D’autant que pour la quasi-totalité des jeunes migrants ukrainiens, le lien avec le pays n’est pas rompu, contrairement à d’autres. Ils continuent à suivre une scolarité à distance, comme le confirme Zhasmine. « Une fois par semaine j’ai un cours en ligne avec un professeur ukrainien », indique-t-elle à 20 Minutes. L’autre raison de cet engagement fluctuant, c’est que le niveau scolaire français est un peu en décalage. « Les cours que je suis actuellement au lycée, je les ai étudiés il y a deux ans en Ukraine », assure Zhasmine. « Ils ont souvent un très bon niveau en maths », confirme Reinold Masure. Mais pas que.

« Nous ne savons pas quand il sera possible de revenir dans notre pays »

« Les enfants ukrainiens passent le bac à l’issue de la première, souligne le responsable. Il n’est donc pas rare d’accueillir des ados qui ont déjà le diplôme à 16 ou 17 ans. Faut-il les envoyer au lycée ou à l’université ? On a un peu cafouillé au début, c’est vrai. Heureusement, un principal adjoint qui avait déjà travaillé en Ukraine nous a aidés à former tout le monde pour pouvoir réagir au mieux. Maintenant, on privilégie les formations post-bac, malgré le jeune âge. »

Pour la famille de Zhasmine, le bac reste encore un objectif lointain. « Le plus important était d’inscrire Zhasmine à l’école pour ne pas perdre de temps, car nous ne savons pas quand il sera possible de revenir dans notre pays. Le stress joue aussi son rôle, car le déménagement était imprévu et forcé », témoigne Iryna, sa mère.

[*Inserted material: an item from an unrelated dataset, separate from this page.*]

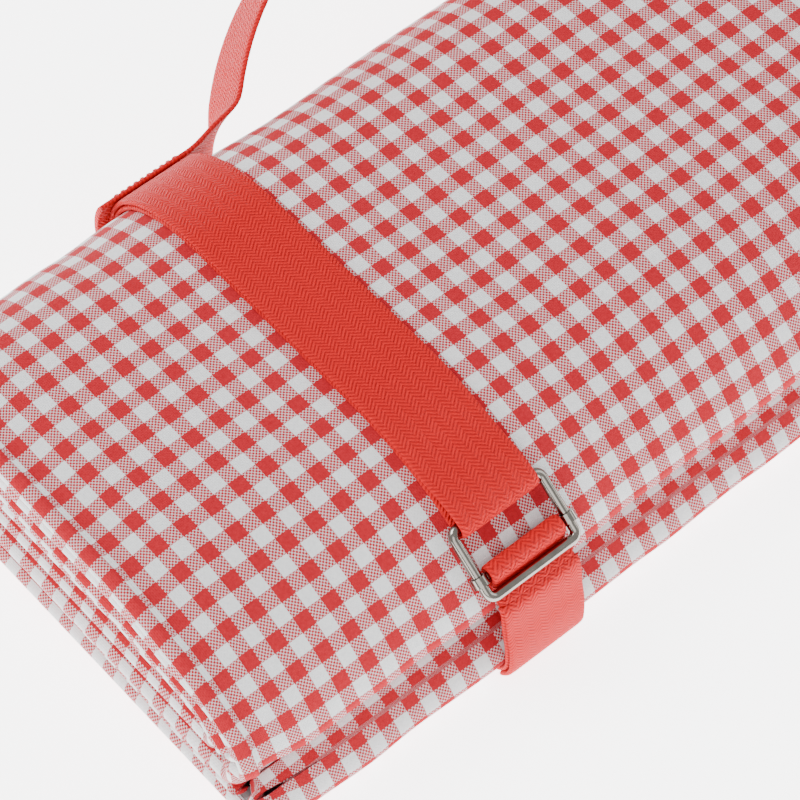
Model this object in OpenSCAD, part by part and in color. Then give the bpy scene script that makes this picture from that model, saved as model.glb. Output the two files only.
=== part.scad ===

Après un an dans le nord de la France, l’intégration reste quand même compliquée. « Je passe la plupart de mon temps avec Anna, reconnaît Zhasmine. Je ne communique pas beaucoup avec des Français parce que mon niveau n’est pas suffisant pour suivre une conversation. » Zhasmine et son amie Anna se plaignent aussi de « moqueries » subies par certains lycéens français soutenant l’invasion du président russe Vladimir Poutine. Mais ce contexte géopolitique offre aussi des raisons d’espérer. Dans un collège lillois, un Russe et une Ukrainienne, réunis dans la même classe, sont devenus les meilleurs amis du monde, nous confie le principal qui préfère garder l’anonymat.